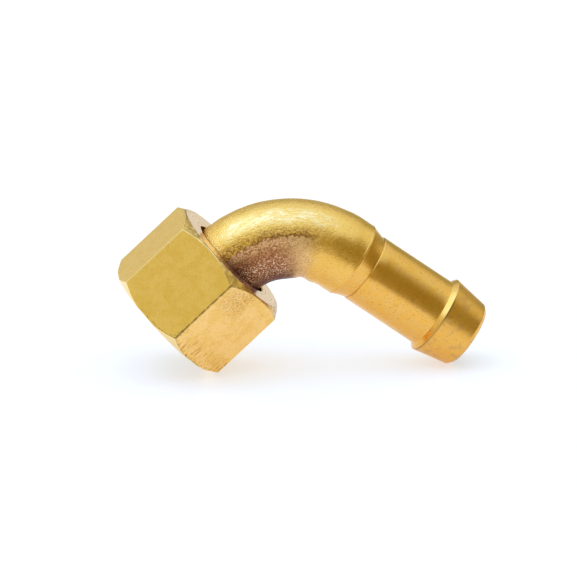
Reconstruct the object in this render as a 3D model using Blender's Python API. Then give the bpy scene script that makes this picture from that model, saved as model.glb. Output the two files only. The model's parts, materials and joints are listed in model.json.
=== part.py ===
"""Flare fitting: a bent brass hose tail that carries a loose hexagon swivel nut.

Metres, +Z up. The fitting stands like an arch: the nut on the front edge of its lowest
flat, the tail on the tip of its barb. The bend lies in the XZ plane, nut towards -X.
The origin is under the middle of the arch, on the surface it stands on.
"""
import math

import bmesh
import bpy
from mathutils import Vector

MM = 0.001

# Nut: 7/8 inch hexagon, 3/4-16 UNF female thread
ACROSS_FLATS = 22.225 * MM
NUT_LENGTH = 15.64 * MM
NUT_BACK_RADIUS = 10.94 * MM       # the turned flat circle that the back chamfer leaves
NUT_FRONT_RADIUS = 11.65 * MM      # wider than the flats, so each keeps a straight edge to stand on
CHAMFER_DEPTH = 1.355 * MM         # how far either end chamfer runs down a corner
THREAD_MAJOR_RADIUS = 9.525 * MM
THREAD_MINOR_RADIUS = 8.70 * MM
THREAD_PITCH = 25.4 / 16 * MM
THREAD_HALF_ANGLE = math.radians(30)
COUNTERSINK_RADIUS = 9.90 * MM     # at the nut's front face, at 45 degrees
RELIEF_RADIUS = 9.75 * MM          # the groove where the thread tool runs out
RELIEF_LENGTH = 1.9 * MM
WEB_LENGTH = 3.2 * MM              # the back wall that the tube passes through
BACK_HOLE_RADIUS = 7.36 * MM
BACK_HOLE_EDGE = 0.25 * MM         # the chamfer round the back hole

# Tail: tube, bend, shoulder, spigot and barb
TUBE_RADIUS = 6.66 * MM
BORE_RADIUS = 4.50 * MM
BEND_RADIUS = 15.50 * MM           # of the tube's centre line
BEND_ANGLE = math.radians(78.9)
BEND_SETBACK = 1.44 * MM           # how far inside the nut's back face the bend starts
SHOULDER_LENGTH = 1.86 * MM        # straight tube after the bend
CONE_LENGTH = 2.59 * MM
SPIGOT_RADIUS = 6.03 * MM
SPIGOT_LENGTH = 13.72 * MM
BARB_BACK_LENGTH = 0.70 * MM
BARB_CREST_RADIUS = 6.89 * MM
BARB_LENGTH = 6.04 * MM
BARB_TIP_RADIUS = 5.887 * MM
TIP_ROUND_LENGTH = 0.66 * MM
TIP_FACE_RADIUS = 5.215 * MM
TIP_LEAD_IN = 0.25 * MM            # the small chamfer at the bore's mouth

# Tail head, inside the nut: a collar with a 45 degree flare seat in its front face
COLLAR_RADIUS = 8.30 * MM
COLLAR_LENGTH = 3.60 * MM
COLLAR_FLOAT = 0.40 * MM           # gap between the collar and the nut's shoulder
COLLAR_EDGE = 0.35 * MM
SEAT_RADIUS = 7.90 * MM

ROUND_SEGMENTS = 48
FLAT_TURN = math.pi / 3            # from one flat of the nut to the next
BEND_STEPS = 16
SMOOTH_LIMIT = math.radians(32)

# Distances along the tail's centre line, from the nut's front face
BEND_START = NUT_LENGTH - BEND_SETBACK
BEND_END = BEND_START + BEND_RADIUS * BEND_ANGLE
SHOULDER_EDGE = BEND_END + SHOULDER_LENGTH
SPIGOT_START = SHOULDER_EDGE + CONE_LENGTH
BARB_START = SPIGOT_START + SPIGOT_LENGTH
BARB_CREST = BARB_START + BARB_BACK_LENGTH
BARB_TIP = BARB_CREST + BARB_LENGTH
TAIL_END = BARB_TIP + TIP_ROUND_LENGTH
NUT_SHOULDER = NUT_LENGTH - WEB_LENGTH
COLLAR_BACK = NUT_SHOULDER - COLLAR_FLOAT
COLLAR_FRONT = COLLAR_BACK - COLLAR_LENGTH


def centre_line(distance):
    """Point and direction in the bend plane, as (along, up), before the arch is stood up.

    The nut's axis is the first coordinate and the bend turns downwards.
    """
    if distance <= BEND_START:
        return (distance, 0.0), (1.0, 0.0)
    turned = min(distance - BEND_START, BEND_RADIUS * BEND_ANGLE) / BEND_RADIUS
    along = BEND_START + BEND_RADIUS * math.sin(turned)
    up = -BEND_RADIUS * (1.0 - math.cos(turned))
    direction = (math.cos(turned), -math.sin(turned))
    straight = max(distance - BEND_END, 0.0)
    return (along + direction[0] * straight, up + direction[1] * straight), direction


def tail_point(distance, height):
    """Point in the bend plane at a height above the tail's centre line, square to it."""
    (along, up), direction = centre_line(distance)
    return along - direction[1] * height, up + direction[0] * height


def nut_point(distance, height):
    """Point in the bend plane at a height above the nut's axis, which stays straight."""
    return distance, height


def chamfer_drop(radius, face_radius):
    """How far an end chamfer has run back from the nut's face at this radius."""
    corner_radius = ACROSS_FLATS / math.sqrt(3)
    return CHAMFER_DEPTH * max(radius - face_radius, 0.0) / (corner_radius - face_radius)


# The nut's edge and the barb's point that the arch stands on, and the pitch that levels them
FLAT_HEIGHT = ACROSS_FLATS / 2
NUT_FOOT = nut_point(0.0, -FLAT_HEIGHT)
TAIL_FOOT = tail_point(BARB_TIP, -BARB_TIP_RADIUS)
PITCH = -math.atan2(TAIL_FOOT[1] - NUT_FOOT[1], TAIL_FOOT[0] - NUT_FOOT[0])


def pitched(point):
    """Turn a bend-plane point into the standing arch, still measured from the nut's front."""
    along, up = point
    x = along * math.cos(PITCH) - up * math.sin(PITCH)
    z = along * math.sin(PITCH) + up * math.cos(PITCH)
    return x, z


NUT_END_X = pitched(nut_point(0.0, FLAT_HEIGHT))[0]
TAIL_END_X = pitched(tail_point(TAIL_END, TIP_FACE_RADIUS))[0]
SHIFT_X = -(NUT_END_X + TAIL_END_X) / 2
SHIFT_Z = -pitched(NUT_FOOT)[1]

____

Task statement → Repeat the listing above without any change.

Answer in full →
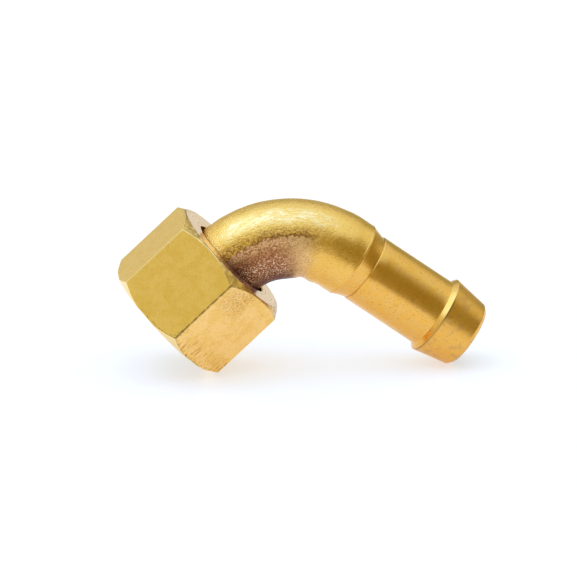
Reconstruct the object in this render as a 3D model using Blender's Python API. Then give the bpy scene script that makes this picture from that model, saved as model.glb. Output the two files only. The model's parts, materials and joints are listed in model.json.
=== part.py ===
"""Flare fitting: a bent brass hose tail that carries a loose hexagon swivel nut.

Metres, +Z up. The fitting stands like an arch: the nut on the front edge of its lowest
flat, the tail on the tip of its barb. The bend lies in the XZ plane, nut towards -X.
The origin is under the middle of the arch, on the surface it stands on.
"""
import math

import bmesh
import bpy
from mathutils import Vector

MM = 0.001

# Nut: 7/8 inch hexagon, 3/4-16 UNF female thread
ACROSS_FLATS = 22.225 * MM
NUT_LENGTH = 15.64 * MM
NUT_BACK_RADIUS = 10.94 * MM       # the turned flat circle that the back chamfer leaves
NUT_FRONT_RADIUS = 11.65 * MM      # wider than the flats, so each keeps a straight edge to stand on
CHAMFER_DEPTH = 1.355 * MM         # how far either end chamfer runs down a corner
THREAD_MAJOR_RADIUS = 9.525 * MM
THREAD_MINOR_RADIUS = 8.70 * MM
THREAD_PITCH = 25.4 / 16 * MM
THREAD_HALF_ANGLE = math.radians(30)
COUNTERSINK_RADIUS = 9.90 * MM     # at the nut's front face, at 45 degrees
RELIEF_RADIUS = 9.75 * MM          # the groove where the thread tool runs out
RELIEF_LENGTH = 1.9 * MM
WEB_LENGTH = 3.2 * MM              # the back wall that the tube passes through
BACK_HOLE_RADIUS = 7.36 * MM
BACK_HOLE_EDGE = 0.25 * MM         # the chamfer round the back hole

# Tail: tube, bend, shoulder, spigot and barb
TUBE_RADIUS = 6.66 * MM
BORE_RADIUS = 4.50 * MM
BEND_RADIUS = 15.50 * MM           # of the tube's centre line
BEND_ANGLE = math.radians(78.9)
BEND_SETBACK = 1.44 * MM           # how far inside the nut's back face the bend starts
SHOULDER_LENGTH = 1.86 * MM        # straight tube after the bend
CONE_LENGTH = 2.59 * MM
SPIGOT_RADIUS = 6.03 * MM
SPIGOT_LENGTH = 13.72 * MM
BARB_BACK_LENGTH = 0.70 * MM
BARB_CREST_RADIUS = 6.89 * MM
BARB_LENGTH = 6.04 * MM
BARB_TIP_RADIUS = 5.887 * MM
TIP_ROUND_LENGTH = 0.66 * MM
TIP_FACE_RADIUS = 5.215 * MM
TIP_LEAD_IN = 0.25 * MM            # the small chamfer at the bore's mouth

# Tail head, inside the nut: a collar with a 45 degree flare seat in its front face
COLLAR_RADIUS = 8.30 * MM
COLLAR_LENGTH = 3.60 * MM
COLLAR_FLOAT = 0.40 * MM           # gap between the collar and the nut's shoulder
COLLAR_EDGE = 0.35 * MM
SEAT_RADIUS = 7.90 * MM

ROUND_SEGMENTS = 48
FLAT_TURN = math.pi / 3            # from one flat of the nut to the next
BEND_STEPS = 16
SMOOTH_LIMIT = math.radians(32)

# Distances along the tail's centre line, from the nut's front face
BEND_START = NUT_LENGTH - BEND_SETBACK
BEND_END = BEND_START + BEND_RADIUS * BEND_ANGLE
SHOULDER_EDGE = BEND_END + SHOULDER_LENGTH
SPIGOT_START = SHOULDER_EDGE + CONE_LENGTH
BARB_START = SPIGOT_START + SPIGOT_LENGTH
BARB_CREST = BARB_START + BARB_BACK_LENGTH
BARB_TIP = BARB_CREST + BARB_LENGTH
TAIL_END = BARB_TIP + TIP_ROUND_LENGTH
NUT_SHOULDER = NUT_LENGTH - WEB_LENGTH
COLLAR_BACK = NUT_SHOULDER - COLLAR_FLOAT
COLLAR_FRONT = COLLAR_BACK - COLLAR_LENGTH


def centre_line(distance):
    """Point and direction in the bend plane, as (along, up), before the arch is stood up.

    The nut's axis is the first coordinate and the bend turns downwards.
    """
    if distance <= BEND_START:
        return (distance, 0.0), (1.0, 0.0)
    turned = min(distance - BEND_START, BEND_RADIUS * BEND_ANGLE) / BEND_RADIUS
    along = BEND_START + BEND_RADIUS * math.sin(turned)
    up = -BEND_RADIUS * (1.0 - math.cos(turned))
    direction = (math.cos(turned), -math.sin(turned))
    straight = max(distance - BEND_END, 0.0)
    return (along + direction[0] * straight, up + direction[1] * straight), direction


def tail_point(distance, height):
    """Point in the bend plane at a height above the tail's centre line, square to it."""
    (along, up), direction = centre_line(distance)
    return along - direction[1] * height, up + direction[0] * height


def nut_point(distance, height):
    """Point in the bend plane at a height above the nut's axis, which stays straight."""
    return distance, height


def chamfer_drop(radius, face_radius):
    """How far an end chamfer has run back from the nut's face at this radius."""
    corner_radius = ACROSS_FLATS / math.sqrt(3)
    return CHAMFER_DEPTH * max(radius - face_radius, 0.0) / (corner_radius - face_radius)


# The nut's edge and the barb's point that the arch stands on, and the pitch that levels them
FLAT_HEIGHT = ACROSS_FLATS / 2
NUT_FOOT = nut_point(0.0, -FLAT_HEIGHT)
TAIL_FOOT = tail_point(BARB_TIP, -BARB_TIP_RADIUS)
PITCH = -math.atan2(TAIL_FOOT[1] - NUT_FOOT[1], TAIL_FOOT[0] - NUT_FOOT[0])


def pitched(point):
    """Turn a bend-plane point into the standing arch, still measured from the nut's front."""
    along, up = point
    x = along * math.cos(PITCH) - up * math.sin(PITCH)
    z = along * math.sin(PITCH) + up * math.cos(PITCH)
    return x, z


NUT_END_X = pitched(nut_point(0.0, FLAT_HEIGHT))[0]
TAIL_END_X = pitched(tail_point(TAIL_END, TIP_FACE_RADIUS))[0]
SHIFT_X = -(NUT_END_X + TAIL_END_X) / 2
SHIFT_Z = -pitched(NUT_FOOT)[1]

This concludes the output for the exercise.